The database must transform its two-dimensional table into a one-dimensional series of bytes for the operating system to write them to memory. The classical and obvious approach is a row based layout. In this case, all attributes of a row are stored consecutively and sequentially in memory: ‘‘1, John Jones, Australia, Sydney; 2, Bryan Quinn, USA, Washington; 3, Lauren Falks, Germany, Berlin’’.

It will be the opposite in a column based layout where the values of one column are stored together, column by column, instead row by row: ‘‘1, 2, 3; John Jones, Bryan Quinn, Lauren Falks; Australia, USA, Germany; Sydney, Washington, Berlin’’.

Column-store is more efficient for reading data from memory, as it is useful to retrieve data from many rows but only on a smaller subset of all columns, since the values of a given column can be read sequentially. The classical row-based is more efficient when performing operations in single records or inserting new records. That’s why row-oriented is used for OLTP data processing and column-store is used in data warehouse on OLAP scenarios.

In a row data layout, you can think like an excel sheet where you store your data to the first row 1, then the second data to the following row 2 and so on. While in a column layout is the other way around, where you will store all values of the first column A consecutively, then all value of your second column B and so on.

Row Data Layout

In row data layout, data is stored row-wise and it has a low cost for reconstruction, but higher cost for sequential scan of a single attribute.

In the world_population table, we would have habitants of the world behind each other. If I want to retrieve James then I can go to the row where James is stored and get his first name, last name, gender, city and birthday… While in a column operation, if I want to count how many Male or Female we have in the world, this is going to be much more complex, because first I need to access Column A, then I must jump to the next record and then to the next, to get all genders.

Column Operation

Row Operation

 

Columnar Data Layout

How it would work in a column data layout to retrieve the same data? It is quite different as the data is stored attribute-wise and not row-wise. Reading data is faster, for example, all habitants with first name James would be stored together, all Male genders then would be stored together after the name and so on and so forth. So, it is very easy to scan through the values and retrieve the data.

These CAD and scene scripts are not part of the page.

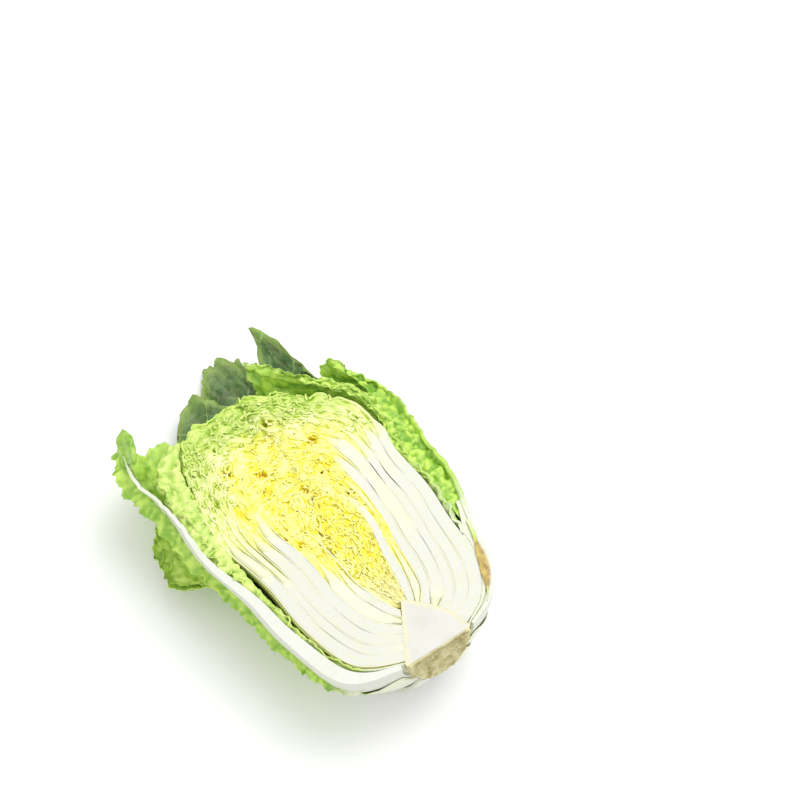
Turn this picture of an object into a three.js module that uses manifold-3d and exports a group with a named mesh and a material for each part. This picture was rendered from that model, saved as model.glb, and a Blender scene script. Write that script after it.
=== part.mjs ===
// Half of a napa cabbage, cut lengthwise through its stem and lying on its round back.
//
// Millimetres. +Y runs from the stem to the leaf tips and +Z is up. The cut face lies in the
// plane z = CUT_HEIGHT, the axis of the head is the line x = 0 in that plane, and the ribs
// underneath touch the surface z = 0.
//
// Every leaf is a curved shell with two faces. A point on it is given by its reach (0 at the
// leaf's foot on the stem, 1 at the top), by its turn round the head (0 at the left edge of
// the cut, half a turn at the right edge) and by how deep it lies between three nested
// surfaces: the heart, the closed head, and the open outer leaves.

import * as THREE from 'three';
import { mergeVertices } from 'three/addons/utils/BufferGeometryUtils.js';
import Module from 'manifold-3d';

const wasm = await Module();
wasm.setup();
const degrees = THREE.MathUtils.degToRad;

// ---------------------------------------------------------------- driving dimensions

const CUT_HEIGHT = 83;
const TURN_STEPS = 14;
const FULL_TURN = Math.PI;

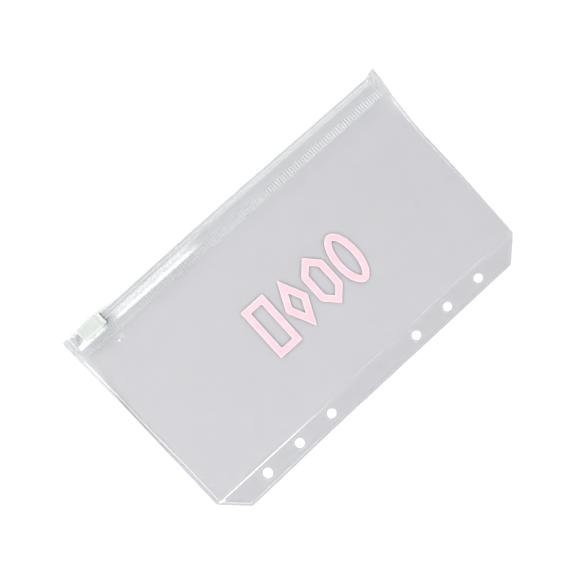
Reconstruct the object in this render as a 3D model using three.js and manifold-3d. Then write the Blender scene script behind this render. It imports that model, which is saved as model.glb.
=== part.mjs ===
import * as THREE from "three";
import { mergeVertices } from "three/addons/utils/BufferGeometryUtils.js";
import Module from "manifold-3d";

// A clear film pocket for a six-ring binder, closed by a press-together zip with a slider.
// It lies flat on a table: X runs along the zip, Y from the punched strip to the zip, Z up.
// Sizes are in millimetres. Places across the pocket are measured from the line of ring holes.

// Ring holes
const hole_pitch = 19;
const hole_group_gap = 51;
const hole_diameter = 4.4;

// Film outline
const film = 0.2;
const left_reach = 88.95;
const right_reach = 89.1;
const left_lean = 1.25;
const right_pinch = 0.95;
const right_flare = 1.5;
const strip_depth = 5.7;
const chamfer = 10.4;

// Welds between the two sheets
const pocket_weld_at = 5;
const pocket_weld_width = 1.3;
const seam_width = 1.6;
const strip_weld_width = 1.9;
const bead_width = 0.36;
const bead_height = 0.1;

// How the sheets part and rise towards the zip
const pocket_gap = 0.4;
const gap_run = 9;
const rise_run = 26;

// Zip, from its tapes' lower edge to its outer edge
const tape_start = 88.9;
const tape_thickness = 0.3;
const tape_weld_width = 4;
const tape_clear_width = 4;
const track_width = 2.75;
const track_half_thickness = 1.4;
const track_rounding = 0.4;
const track_clearance = 0.05;
const lip_flare = 0.65;
const groove_mouth = 0.8;
const groove_room = 1.3;
const groove_lip = 0.25;
const groove_depth = 0.95;
const head_clearance = 0.12;

// Ridges pressed into the tapes by the weld
const ridge_pitch = 1.37;
const ridge_share = 0.6;
const ridge_height = 0.14;
const ridge_root = 0.05;

// Crushed ends of the zip
const ear_width = 4.8;
const ear_rise = 1.5;
const ear_slope_run = 3.6;
const track_into_ear = 0.6;
const film_to_ear = 0.2;

// Slider
const slider_length = 12.2;
const slider_width = 6.5;
const slider_wall = 1.3;
const slider_roof = 1;
const slider_clearance = 0.2;
const slider_corner = 0.9;
const slider_edge = 0.3;
const slider_end_gap = 1.9;
const collar_length = 1.6;
const collar_step = 0.45;
const finger_length = 6;
const finger_depth = 0.4;
const finger_half_width = 0.4;

// Printed marks on the front
const mark_count = 4;
const mark_left = -25.7;
const mark_bottom = 33;
const mark_width = 12.7;
const mark_height = 26.6;
const mark_space = 2.2;
const mark_stroke = 3.2;
const mark_thickness = 0.08;

// Heights and places that follow from the sizes above
const film_top = tape_start + tape_weld_width;
const track_start = film_top + tape_clear_width;
const track_middle = track_start + track_width / 2;
const zip_edge = track_start + track_width;
const ear_top = zip_edge + ear_rise;
const crush_left = -left_reach + ear_width;
const crush_right = right_reach - ear_width;
const slider_half_height = track_half_thickness + slider_clearance + slider_wall;
const zip_height = slider_half_height;
const tape_inner = pocket_gap / 2 + film;
const tape_outer = tape_inner + tape_thickness;
const crushed_half = film + tape_thickness;
const slider_outer = zip_edge + slider_clearance + slider_roof;
const slider_left = crush_left + slider_end_gap;
const pocket_start = pocket_weld_at + pocket_weld_width / 2 + bead_width;
const rise_start = tape_start - rise_run;
const strip_top = 2 * film;
const marks_base = strip_top + pocket_gap;

const clear_film = new THREE.MeshStandardMaterial({
  color: 0xd9dbde,
  roughness: 0.12,
  metalness: 0,
  transparent: true,
  opacity: 0.35,
});
const clear_track = new THREE.MeshStandardMaterial({
  color: 0xd6dadc,
  roughness: 0.2,
  metalness: 0,
  transparent: true,
  opacity: 0.45,
});
const milky_plastic = new THREE.MeshStandardMaterial({
  color: 0xe8ece8,
  roughness: 0.45,
  metalness: 0,
});
const pink_print = new THREE.MeshStandardMaterial({
  color: 0xf4c2ce,
  roughness: 0.6,
  metalness: 0,
});

const wasm = await Module();
wasm.setup();

// Turns a closed three.js geometry into a solid that can be joined and cut.
function solidOf(geometry) {
  const bare = geometry.clone();
  bare.deleteAttribute("normal");
  bare.deleteAttribute("uv");
  const merged = mergeVertices(bare, 1e-5);
  return new wasm.Manifold(
    new wasm.Mesh({
      numProp: 3,
      vertProperties: merged.attributes.position.array,
      triVerts: new Uint32Array(merged.index.array),
    }),
  );
}

function geometryOf(solid) {
  const mesh = solid.getMesh();
  const geometry = new THREE.BufferGeometry();
  geometry.setAttribute("position", new THREE.BufferAttribute(mesh.vertProperties, 3));
  geometry.setIndex(new THREE.BufferAttribute(mesh.triVerts, 1));
  geometry.computeVertexNormals();
  return geometry;
}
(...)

But in a row operation, when I need to retrieve all data for James, last name, gender, city, birthday etc., then we will have to jump between the columns.

Column Operation

Row Operation

As mentioned more above, there will be use cases where a row-oriented table layout can be more efficient, however, the many advantages speak in favor of columnar layout in an enterprise scenario.

When analyzing the workloads enterprise databases are facing, it turns out that the actual workloads are more read-oriented and dominated by set processing.

Additionally, despite the fact that hardware technology develops very rapidly and the size of available main memory constantly grows, the use of efficient compression techniques is still important in order to keep as much data in main memory as possible and to minimize the amount of data that has to be read from memory to process queries as well as the data transfer between non-volatile storage mediums and main memory.

Using column-based table layouts enables the use of efficient compression techniques. Dictionary encoding can be applied to row-based as well as column-based table layout, whereas other techniques like prefix encoding, run-length encoding, cluster encoding or indirect encoding directly leverage the benefits of columnar table layouts.

Finally, columnar layouts enable much faster column scans as they can sequentially scan the memory, allowing on the fly calculations of aggregates and the result of it is that storing pre-calculated aggregates in the database can be avoided, minimizing redundancy and complexity of the database.

 

Hybrid Data Layout

Each commercial workload is different and might favor a row-based or a column-based layout. The Hybrid table layouts are a mix of both row and column based that combines the advantages of both layouts, allowing to store single attributes of a table column oriented while grouping other attributes into a row-based layout. The actual optimal combination highly depends on the actual workload and can be calculated by layouting algorithms.

For example, imagine attributes, which may belong together in commercial applications, for example quantity and unit of measure or payment terms and payment conditions in finance. The concept of hybrid layout is that if the set of attributes are processed together, it makes sense from a performance standpoint, to store them also together. Considering the table with 3 entries listed above and assuming the fact that the attributes Id and Name are often processed together, we can outline the following hybrid data layout for the table: ‘‘1, John Jones; 2, Bryan Quinn; 3, Lauren Falks; Australia, USA, Germany; Sydney, Washington, Berlin’’.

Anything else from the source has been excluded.